TOKYO (Kyodo) -- Municipalities across Japan are reaching out to middle-aged social recluses, looking to help them find their place in society without focusing solely on getting them into the workforce.

Japan has some 540,000 people aged 15 to 39 who, aside from taking care of small chores, cut themselves off from the outside world for 6 months or longer at a time, according to a 2016 government estimate.

These reclusive citizen's prolonged withdrawals are causing concern for the future as their parents age and become increasingly unable to support them physically, financially or both.

While the national government previously attempted to help by holding vocational training programs in the early 2000s, the effort only targeted those under 40 years old, excluding middle-aged people. Some who were unable to meet the program's requirements also fell through the cracks.

Hokkaido's capital Sapporo is changing its approach by helping the city's socially withdrawn people take small steps forward, rather than forcing them into a huge leap.

"It's raining outside, but how is the weather inside your heart?" a male staff member asked a group of about a dozen people in their 30s to 50s at a gathering in central Sapporo in July.

Called "Yoridokoro," meaning bastion, the monthly group session has been held since June by nonprofit organization Letter Post Friend Consultation Network. The Sapporo city government organizes it with the aim of helping isolated people gain a foothold in everyday life.

The staff is mostly made up of people who themselves suffered from a tendency to reject the outside world and who can, therefore, better empathize with what participants say, according to the group.

A woman in her 30s who took part in the session said she joined because she wanted to be "able to talk to people, even just a little bit."

She said she has struggled to socialize since being a junior at high school and considered herself "incapable of working" when she graduated university and entered a job market that was tight at the time. Over the 16 years since, she has spent most of her days hidden in her computer and comic books.

When her father retired, it dawned on her how much she needed a change and led her to consult the city about her options.

At the gathering, she played card games and talked with others. By the time she departed, her internal "weather forecast" had improved from "rainy" to "cloudy."

Over the period of a year through March, the Sapporo government received some 1,000 inquiries from families with a member living their life cut off from society. Roughly 30 percent involved people aged 40 and older.

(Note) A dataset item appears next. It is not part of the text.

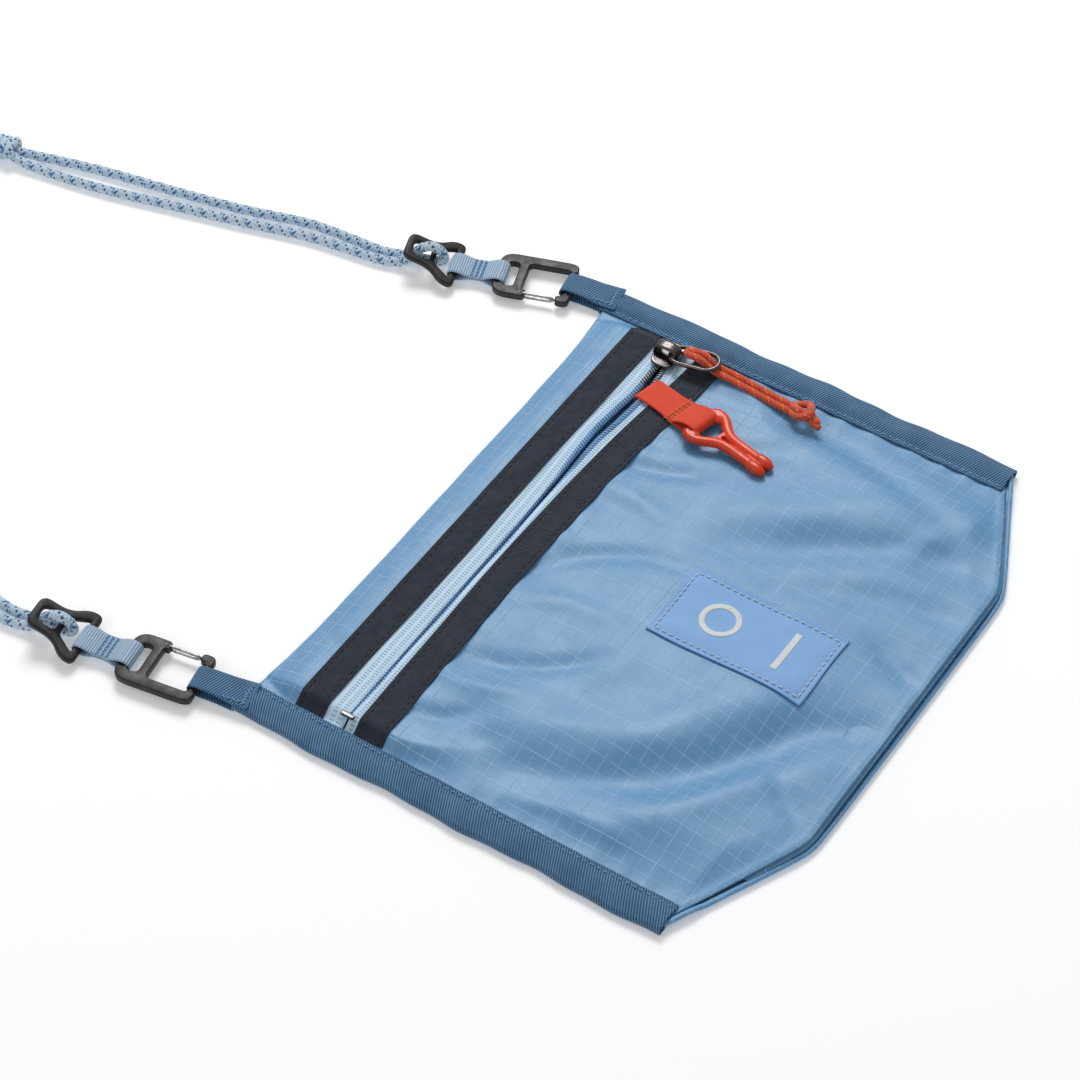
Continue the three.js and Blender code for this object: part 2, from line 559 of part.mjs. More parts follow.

Junya Sugawara, a Sapporo city official in charge of providing assistance, said the rare tie-up with the NPO was necessary to draw out the city's many shut-ins.

"These people are very wary of administrative authorities, thinking they will be forced to do something if they reach out," he said.

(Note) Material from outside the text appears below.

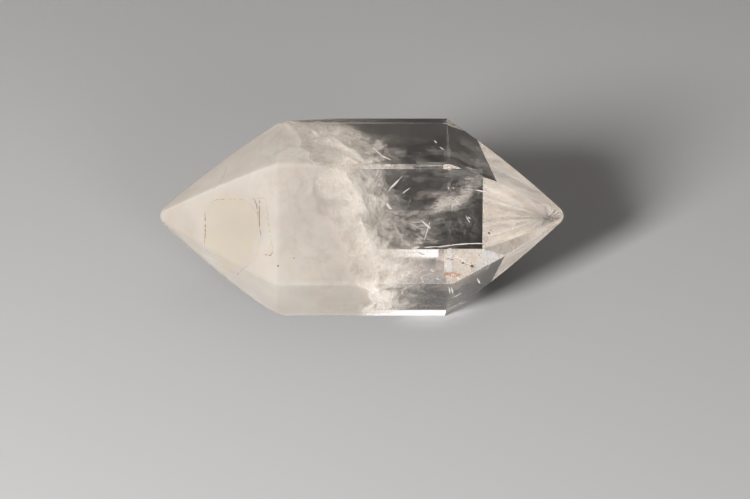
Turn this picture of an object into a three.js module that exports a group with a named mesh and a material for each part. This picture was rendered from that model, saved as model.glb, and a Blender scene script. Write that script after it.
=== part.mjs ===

Japan faces what the welfare community refers to as the "80/50 issue," in which these isolated people reach their 50s as their parents enter their 80s, a time when they are more likely to fall ill or need nursing care. This confluence of factors can put the whole family under financial strain.

By bringing social workers with psychiatry backgrounds to the gathering, the city hopes to link attendees with the support they need, Sugawara said.

Local efforts to tackle the issue are also underway in Hyogo and Kumamoto prefectures as well as in Hamamatsu city and elsewhere, while the welfare ministry began subsidizing from this fiscal year municipal efforts to create places for people to gather. Networks have also been established between the agencies involved.

"The government's (past) job assistance program did not necessarily meet the needs of these people, and the age limit...prolonged their reclusion," said Atsushi Tanaka, the head of Letter Post Friend Consultation Network.

"What is important is the process in which they build strength at a place they belong and try to take the first step forward on their own," he said.